Mama Halle always told me to watch where I’m going. She also told me not to hold it in. I had a fear of missing out on all things fun.
New York City is full of dingbats and weirdos – and I love it. Nothing you say, do or wear is too much because while you’re taking pictures of an LL Bean boot for a client in Times Square, the naked cowboy next to you is high-fiving the giant Elmo for a picture taken by Buzz Lightyear.
Last weekend, I was given the task of photographing a single LL Bean rain boot in an iconic NYC setting for an upcoming anniversary event. I made a point to go to Grand Central Station, Times Square, the High Line and the Chrysler Building. Really embracing my inner photog, I, among others, caught myself whispering, “That’s right, give it to me. Let me see what you’ve got” in a British accent because my subconscious is English.

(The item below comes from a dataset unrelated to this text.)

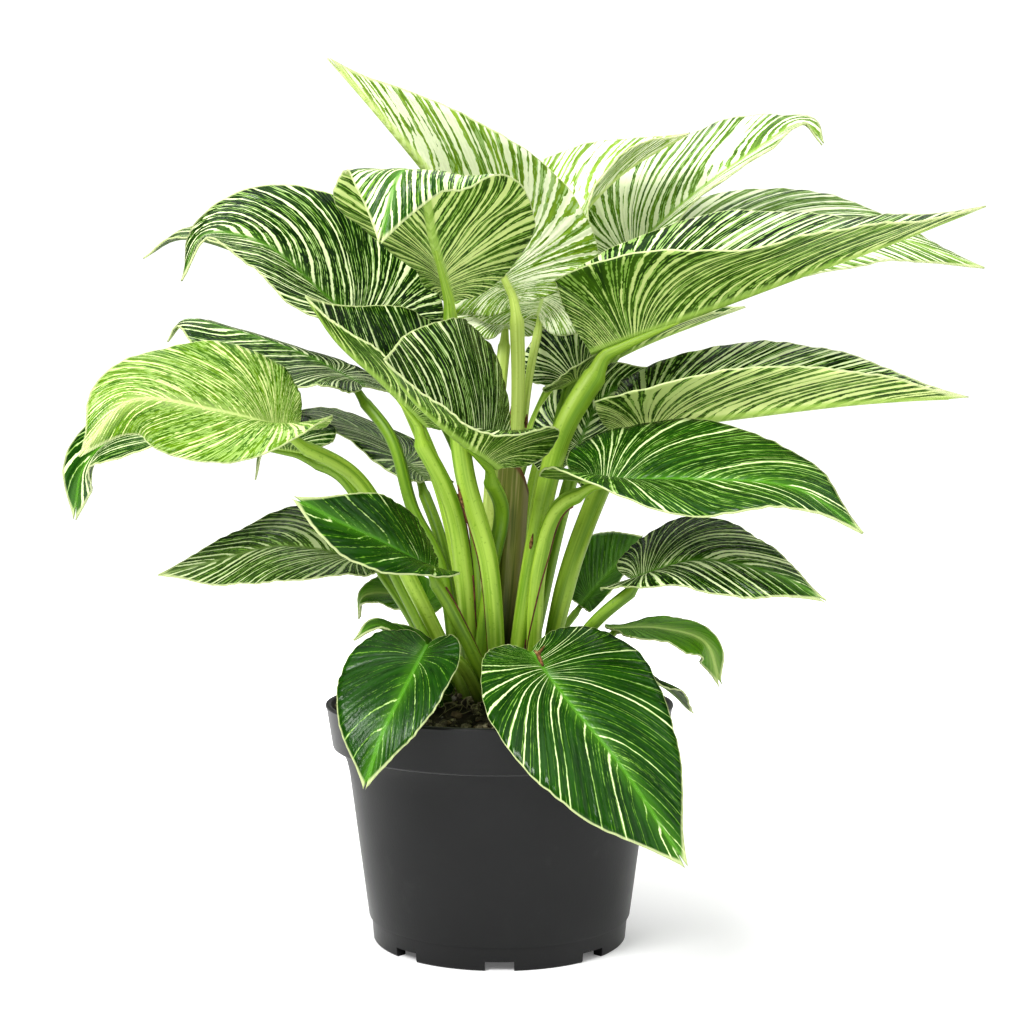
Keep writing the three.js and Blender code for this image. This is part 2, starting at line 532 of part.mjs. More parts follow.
// The mix fills the pot and has one plain hole, where the crown and the stalks stand
function soilGeometry() {
  const fit = WALL + CLEARANCE;
  const pit = OUTER_SEAT.radius + OUTER_SEAT.stalk + CLEARANCE;
  const profile = [
    [0, FLOOR_TOP + CLEARANCE],
    [FOOT_RING_RADIUS - fit + 1 - FLOOR_ROUNDING, FLOOR_TOP + CLEARANCE],
    [FOOT_RING_RADIUS - fit + 1, FLOOR_TOP + CLEARANCE + FLOOR_ROUNDING],
    [BODY_TOP_RADIUS - fit, BODY_TOP],
    [BAND_FOOT_RADIUS - LIP - CLEARANCE, BAND_FOOT + LEDGE_RISE + CLEARANCE],
    [SOIL_EDGE, SOIL_LEVEL],
    ...SOIL_RINGS.map((radius) => [radius, SOIL_LEVEL]),
    [pit + PIT_FLARE, SOIL_LEVEL],
    [pit, SOIL_LEVEL - PIT_FLARE_DEPTH],
    [pit, OUTER_SEAT.level - CLEARANCE],
    [CROWN_RADIUS + CLEARANCE, OUTER_SEAT.level - CLEARANCE],
    [CROWN_RADIUS + CLEARANCE, CROWN_FOOT - CLEARANCE],
    [0, CROWN_FOOT - CLEARANCE],
  ];
  const geometry = lathe(profile, SOIL_SIDES);
  const position = geometry.attributes.position;
  for (let index = 0; index < position.count; index += 1) {
    const x = position.getX(index);
    const y = position.getY(index);
    const z = position.getZ(index);
    const radius = Math.hypot(x, y);
    if (radius < pit + PIT_FLARE + 1) {
      position.setXY(index, x + CROWN.x, y + CROWN.y);
    }
    if (z === SOIL_LEVEL) {
      position.setZ(index, soilTop(x, y));
    }
  }
  return geometry;
}

// Height of the mix's uneven top
function soilTop(x, y) {
  const bump = Math.sin(x * 0.31 + 1.3) * Math.cos(y * 0.27) + 0.6 * Math.sin(x * 0.73 + y * 0.61);
  const mound = 1 - (x * x + y * y) / SOIL_EDGE ** 2;
  const heap = Math.exp(-(((x - HEAP.x) / HEAP.width) ** 2) - ((y - HEAP.y) / HEAP.length) ** 2);
  return SOIL_LEVEL + SOIL_MOUND * mound + HEAP.height * heap + SOIL_BUMP * bump;
}

function crownGeometry() {
  const geometry = lathe([
    [0, CROWN_FOOT],
    [CROWN_RADIUS - CROWN_BEVEL, CROWN_FOOT],
    [CROWN_RADIUS, CROWN_FOOT + CROWN_BEVEL],
    [CROWN_RADIUS, SHOULDER_LEVEL],
    [NECK_RADIUS, SHOULDER_LEVEL],
    [NECK_RADIUS - 0.6, CROWN_TOP],
    [0, CROWN_TOP],
  ], CROWN_SIDES);
  geometry.translate(CROWN.x, CROWN.y, 0);
  return geometry;
}

// An oval sleeve, open at both ends, round the two newest stalks
function sheathGeometry() {
  const curve = new THREE.CatmullRomCurve3(SHEATH_ROUTE.map(vector), false, 'centripetal');
  const outer = [];
  const inner = [];
  for (const { centre, side, other } of routeFrames(curve, SHEATH_STEPS)) {
    for (const [rings, inset] of [[outer, 0], [inner, SHEATH_WALL]]) {
      rings.push(Array.from({ length: SHEATH_SIDES }, (_, index) => {
        const angle = (2 * Math.PI * index) / SHEATH_SIDES;
        return centre.clone()
          .addScaledVector(side, (SHEATH_HALF_WIDTH - inset) * Math.cos(angle))
          .addScaledVector(other, (SHEATH_HALF_DEPTH - inset) * Math.sin(angle));
      }));
    }
  }
  const loop = [...outer, ...inner.reverse()];
  const positions = loop.flat().flatMap((point) => point.toArray());
  const faces = [];
  loop.forEach((_, ring) => {
    const after = (ring + 1) % loop.length;
    for (let index = 0; index < SHEATH_SIDES; index += 1) {
      const next = (index + 1) % SHEATH_SIDES;
      const a = ring * SHEATH_SIDES + index;
      const b = ring * SHEATH_SIDES + next;
      const c = after * SHEATH_SIDES + next;
      const d = after * SHEATH_SIDES + index;
      faces.push(a, b, c, a, c, d);
    }
  });
  const geometry = new THREE.BufferGeometry();
  geometry.setAttribute('position', new THREE.Float32BufferAttribute(positions, 3));
  geometry.setIndex(faces);
  return geometry;
}

function material(colour, roughness) {
  return new THREE.MeshStandardMaterial({ color: colour, roughness, metalness: 0 });
}

const plant = new THREE.Group();

function addPiece(name, geometry, finish) {
  const piece = new THREE.Mesh(geometry, finish);
  piece.name = name;
  plant.add(piece);
}

addPiece('pot', potGeometry(), material(0x2d3032, 0.6));
addPiece('soil', soilGeometry(), material(0x2a211a, 1));
addPiece('crown', crownGeometry(), material(0x8fae4a, 0.5));
addPiece('sheath', sheathGeometry(), material(0x9a8f55, 0.6));

for (const leaf of LEAVES) {
  const footRadius = leaf.seat ? leaf.seat[0].stalk : leaf.thick[0];
  const stalk = stalkGeometry(stalkRoute(leaf), [footRadius, ...leaf.thick]);
  const blade = bladeGeometry(leaf);
  if (leaf.fused) {
    addPiece(leaf.name, toGeometry(toSolid(stalk).add(toSolid(blade))), material(0x2f5a2c, 0.4));
  } else {
    addPiece(`${leaf.name}_stalk`, stalk, material(0x97b93c, 0.45));
    addPiece(`${leaf.name}_blade`, blade, material(0x2f5a2c, 0.4));
  }
}

export default plant;
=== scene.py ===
import math
import random

import bpy
import numpy as np
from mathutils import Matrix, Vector, noise


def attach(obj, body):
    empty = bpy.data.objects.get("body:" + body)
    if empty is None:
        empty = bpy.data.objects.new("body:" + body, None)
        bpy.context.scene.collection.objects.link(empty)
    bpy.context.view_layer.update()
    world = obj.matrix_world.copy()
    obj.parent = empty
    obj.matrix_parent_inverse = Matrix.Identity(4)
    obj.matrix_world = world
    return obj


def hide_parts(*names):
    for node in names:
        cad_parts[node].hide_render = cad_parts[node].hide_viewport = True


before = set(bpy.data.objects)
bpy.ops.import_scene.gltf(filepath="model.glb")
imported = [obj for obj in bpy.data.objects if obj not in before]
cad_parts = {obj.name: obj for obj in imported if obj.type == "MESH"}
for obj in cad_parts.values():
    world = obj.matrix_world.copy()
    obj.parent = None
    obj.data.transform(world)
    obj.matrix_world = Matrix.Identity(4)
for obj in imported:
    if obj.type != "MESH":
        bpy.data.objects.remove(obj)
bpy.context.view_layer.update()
bpy.ops.object.select_all(action="DESELECT")

MM = 0.001


# The camera and the studio. A plain white floor runs back to a white room, one large
# soft box stands at the upper left in front, a weaker one at the right, and one behind
# lights the leaf edges from above.
CAMERA_PLACE = (0, -0.82, 0.234)
CAMERA_TILT = math.radians(87.766)
CAMERA_LENS = 60.8
CAMERA_SHIFT = 0.0122
bpy.ops.object.camera_add(location=CAMERA_PLACE, rotation=(CAMERA_TILT, 0, 0))
camera = bpy.context.object
camera.name = "camera"
camera.data.sensor_width = 36
camera.data.lens = CAMERA_LENS
camera.data.shift_x = CAMERA_SHIFT
camera.data.clip_start = 0.01
camera.data.clip_end = 100
bpy.context.scene.camera = camera
bpy.context.scene.view_settings.view_transform = "Standard"
bpy.context.scene.view_settings.look = "Medium High Contrast"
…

Don’t worry, it was endearingly strange, not keep-at-least-5-feet-from-my-children-at-all-times strange.
Guilty of being one of the worst walking texters of our generation, I’m weaving my way home through part of Chelsea – editing, retouching, applying filters, texting – sort of looking at the sidewalk through my phone and —
GGGSSSHHHHPPFFF (that’s the phonetic spelling of a water balloon breaking on your head from 4 stories high).
I’m momentarily paralyzed with my arms in the air like Paul Pierce SWEARING he didn’t commit the foul. I look up and start yapping my head off like the wet dog that I am, only drawing more attention to me. A bystander asked me if I wasokay and if I was hurt. Puzzled, I look myself up and down and respond,
“Some asshole just water ballooned me. This only happens in nauseatingly flirtatious scenes in non-fictional Rom-Com’s or at an elementary school Spring picnics.”
Completely void of all sympathy, the man side-steps and walks away.
At $21/hr, I’m absolutely submitting 9 hours of overtime.